● **Written problem**
Output every line of the data exactly as it appears.

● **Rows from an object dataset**
## Start
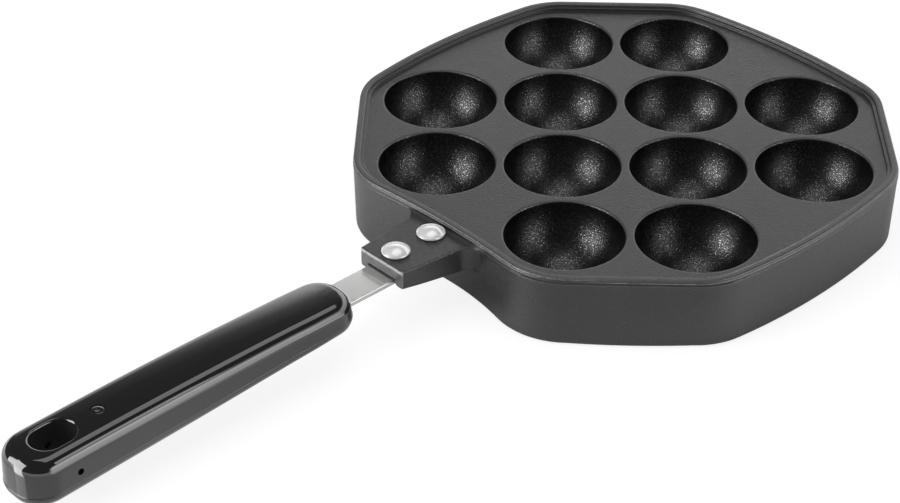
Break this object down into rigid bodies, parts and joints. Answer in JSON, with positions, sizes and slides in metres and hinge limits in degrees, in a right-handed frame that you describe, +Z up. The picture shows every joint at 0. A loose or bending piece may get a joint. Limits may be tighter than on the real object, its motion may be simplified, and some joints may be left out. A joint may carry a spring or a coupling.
{
  "type": "takoyaki maker",
  "caption": "Octagonal cast pan with round cups for cooking batter balls, on a riveted steel strap and a moulded handle with a hanging hole.",
  "frame": {"origin": "under the middle of the cup pattern, in the plane that the skirt stands on", "axes": "+Z up; -Y out along the handle, so +Y is the back of the pan; +X to the right, seen from the handle's end"},
  "size_m": [0.1926, 0.3729, 0.0281],
  "materials": {
    "coated_casting": "die cast, dark grey non-stick coating with a fine grain, satin",
    "strap_steel": "pale satin stainless steel",
    "rivet_steel": "polished",
    "grip_resin": "glossy black moulded phenolic"
  },
  "bodies": {
    "root": {"pan_body": "coated_casting", "handle_strap": "strap_steel", "rivet_outer": "rivet_steel", "rivet_inner": "rivet_steel", "grip": "grip_resin", "strap_pin": "grip_resin"}
  },
  "joints": []
}
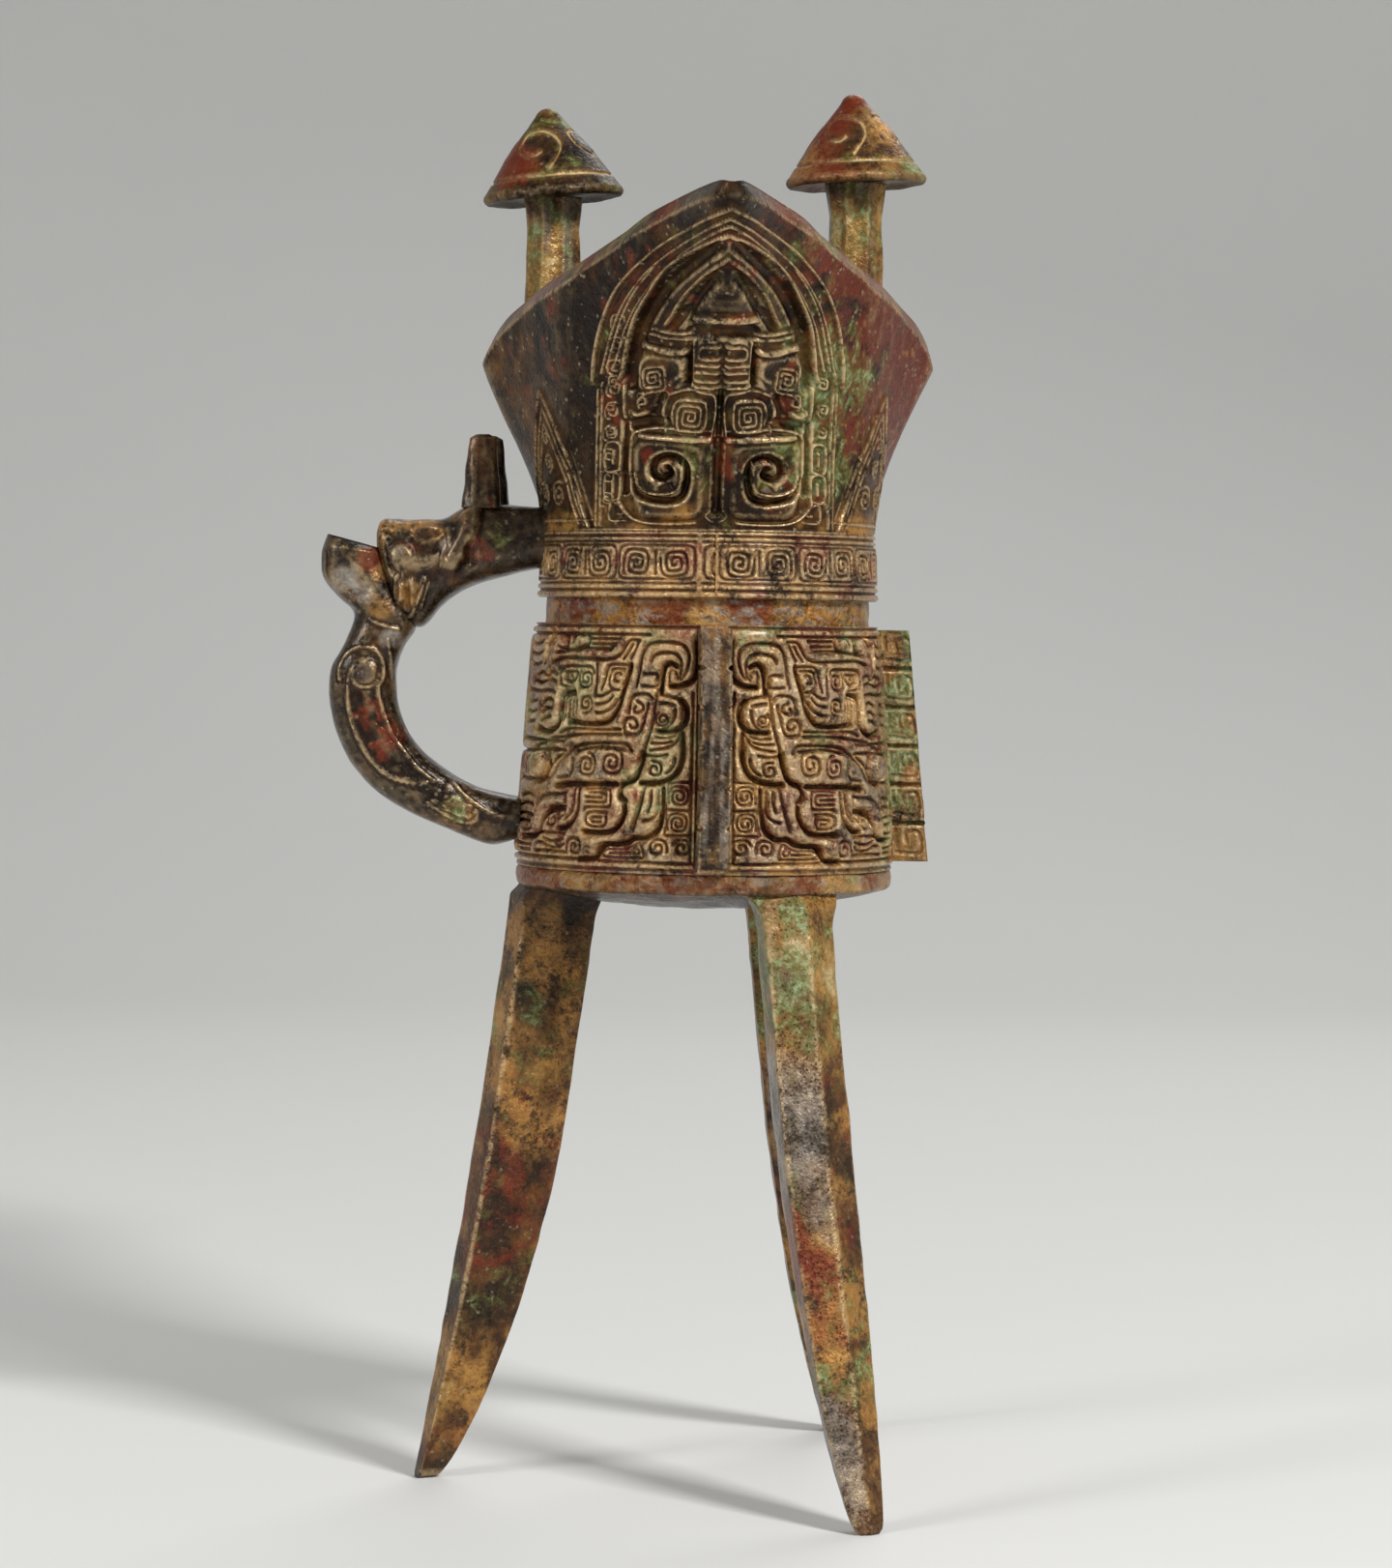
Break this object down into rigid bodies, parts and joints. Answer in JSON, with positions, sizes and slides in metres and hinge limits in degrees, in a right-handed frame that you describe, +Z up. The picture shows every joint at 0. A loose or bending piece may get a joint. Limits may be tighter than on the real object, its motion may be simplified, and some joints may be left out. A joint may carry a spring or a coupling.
{
  "type": "tripod wine cup",
  "caption": "Bronze jue: a ritual wine cup on blade legs, with pointed tail, pouring spout, capped rim posts, notched flanges and a beast-head handle",
  "frame": {"origin": "middle of the cup's plan box on the surface it stands on", "axes": "+Z up; the spout pours towards +Y and the tail points to -Y; the handle is on the -X side"},
  "size_m": [0.0976, 0.169, 0.2221],
  "materials": {
    "cup_body": "aged bronze with brown, red and green patina",
    "leg_handle_side": "aged bronze with ochre patina",
    "leg_tail_side": "aged bronze with ochre patina",
    "leg_spout_side": "aged bronze with ochre patina",
    "post_handle_side": "aged bronze with ochre patina",
    "post_far_side": "aged bronze with ochre patina",
    "cap_handle_side": "aged bronze with red patina",
    "cap_far_side": "aged bronze with red patina",
    "flange_tail": "aged bronze with dark patina",
    "flange_side": "aged bronze with green patina",
    "flange_spout": "aged bronze with dark patina",
    "handle_strap": "aged bronze with dark patina",
    "beast_head": "aged bronze with dark patina",
    "beast_horn_tail_side": "aged bronze with dark patina",
    "beast_horn_spout_side": "aged bronze with dark patina"
  },
  "bodies": {
    "root": {"cup_body": "cup_body", "leg_handle_side": "leg_handle_side", "leg_tail_side": "leg_tail_side", "leg_spout_side": "leg_spout_side", "post_handle_side": "post_handle_side", "post_far_side": "post_far_side", "cap_handle_side": "cap_handle_side", "cap_far_side": "cap_far_side", "flange_tail": "flange_tail", "flange_side": "flange_side", "flange_spout": "flange_spout", "handle_strap": "handle_strap", "beast_head": "beast_head", "beast_horn_tail_side": "beast_horn_tail_side", "beast_horn_spout_side": "beast_horn_spout_side"}
  },
  "joints": []
}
## End
● **Task response**
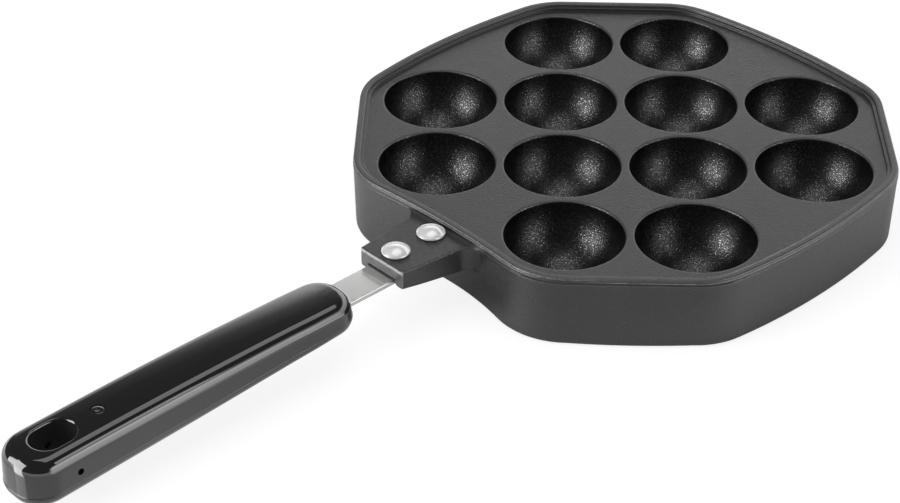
Break this object down into rigid bodies, parts and joints. Answer in JSON, with positions, sizes and slides in metres and hinge limits in degrees, in a right-handed frame that you describe, +Z up. The picture shows every joint at 0. A loose or bending piece may get a joint. Limits may be tighter than on the real object, its motion may be simplified, and some joints may be left out. A joint may carry a spring or a coupling.
{
  "type": "takoyaki maker",
  "caption": "Octagonal cast pan with round cups for cooking batter balls, on a riveted steel strap and a moulded handle with a hanging hole.",
  "frame": {"origin": "under the middle of the cup pattern, in the plane that the skirt stands on", "axes": "+Z up; -Y out along the handle, so +Y is the back of the pan; +X to the right, seen from the handle's end"},
  "size_m": [0.1926, 0.3729, 0.0281],
  "materials": {
    "coated_casting": "die cast, dark grey non-stick coating with a fine grain, satin",
    "strap_steel": "pale satin stainless steel",
    "rivet_steel": "polished",
    "grip_resin": "glossy black moulded phenolic"
  },
  "bodies": {
    "root": {"pan_body": "coated_casting", "handle_strap": "strap_steel", "rivet_outer": "rivet_steel", "rivet_inner": "rivet_steel", "grip": "grip_resin", "strap_pin": "grip_resin"}
  },
  "joints": []
}
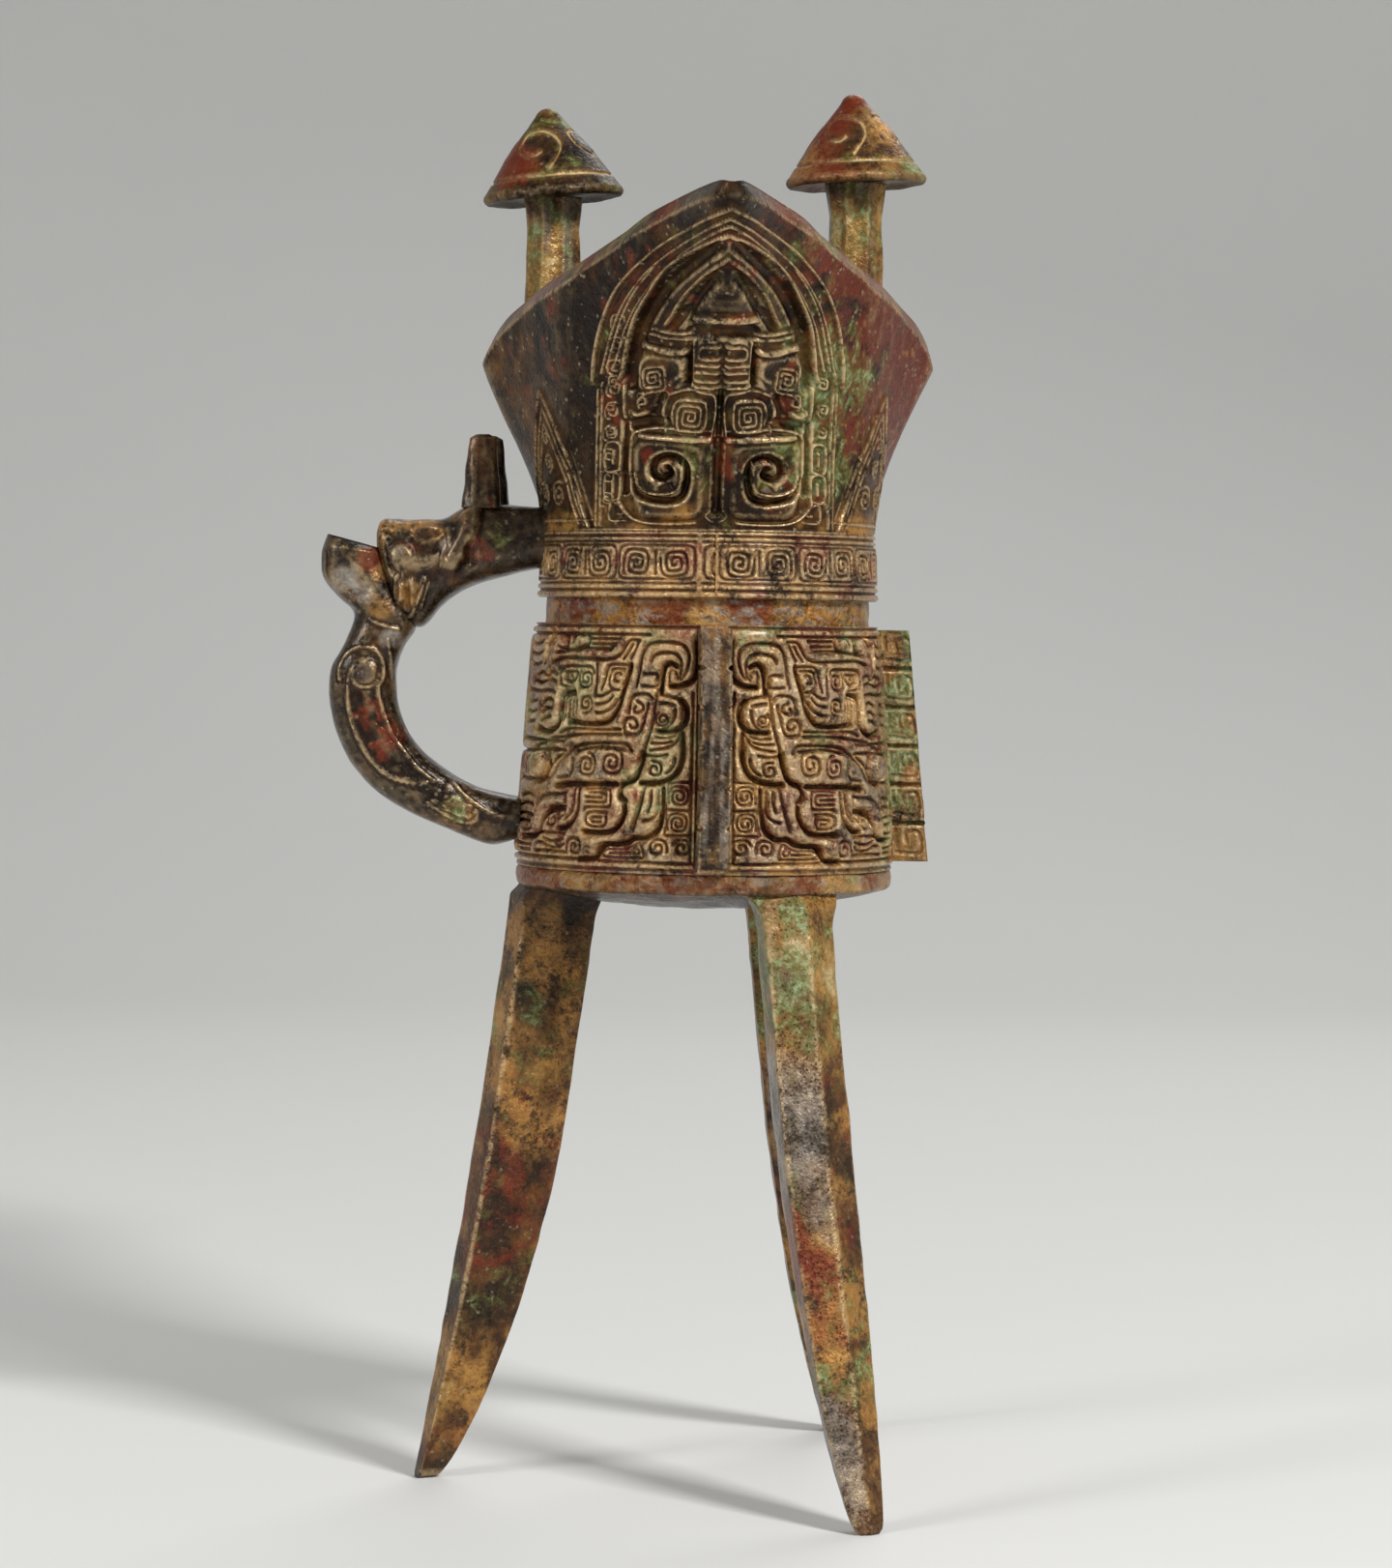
Break this object down into rigid bodies, parts and joints. Answer in JSON, with positions, sizes and slides in metres and hinge limits in degrees, in a right-handed frame that you describe, +Z up. The picture shows every joint at 0. A loose or bending piece may get a joint. Limits may be tighter than on the real object, its motion may be simplified, and some joints may be left out. A joint may carry a spring or a coupling.
{
  "type": "tripod wine cup",
  "caption": "Bronze jue: a ritual wine cup on blade legs, with pointed tail, pouring spout, capped rim posts, notched flanges and a beast-head handle",
  "frame": {"origin": "middle of the cup's plan box on the surface it stands on", "axes": "+Z up; the spout pours towards +Y and the tail points to -Y; the handle is on the -X side"},
  "size_m": [0.0976, 0.169, 0.2221],
  "materials": {
    "cup_body": "aged bronze with brown, red and green patina",
    "leg_handle_side": "aged bronze with ochre patina",
    "leg_tail_side": "aged bronze with ochre patina",
    "leg_spout_side": "aged bronze with ochre patina",
    "post_handle_side": "aged bronze with ochre patina",
    "post_far_side": "aged bronze with ochre patina",
    "cap_handle_side": "aged bronze with red patina",
    "cap_far_side": "aged bronze with red patina",
    "flange_tail": "aged bronze with dark patina",
    "flange_side": "aged bronze with green patina",
    "flange_spout": "aged bronze with dark patina",
    "handle_strap": "aged bronze with dark patina",
    "beast_head": "aged bronze with dark patina",
    "beast_horn_tail_side": "aged bronze with dark patina",
    "beast_horn_spout_side": "aged bronze with dark patina"
  },
  "bodies": {
    "root": {"cup_body": "cup_body", "leg_handle_side": "leg_handle_side", "leg_tail_side": "leg_tail_side", "leg_spout_side": "leg_spout_side", "post_handle_side": "post_handle_side", "post_far_side": "post_far_side", "cap_handle_side": "cap_handle_side", "cap_far_side": "cap_far_side", "flange_tail": "flange_tail", "flange_side": "flange_side", "flange_spout": "flange_spout", "handle_strap": "handle_strap", "beast_head": "beast_head", "beast_horn_tail_side": "beast_horn_tail_side", "beast_horn_spout_side": "beast_horn_spout_side"}
  },
  "joints": []
}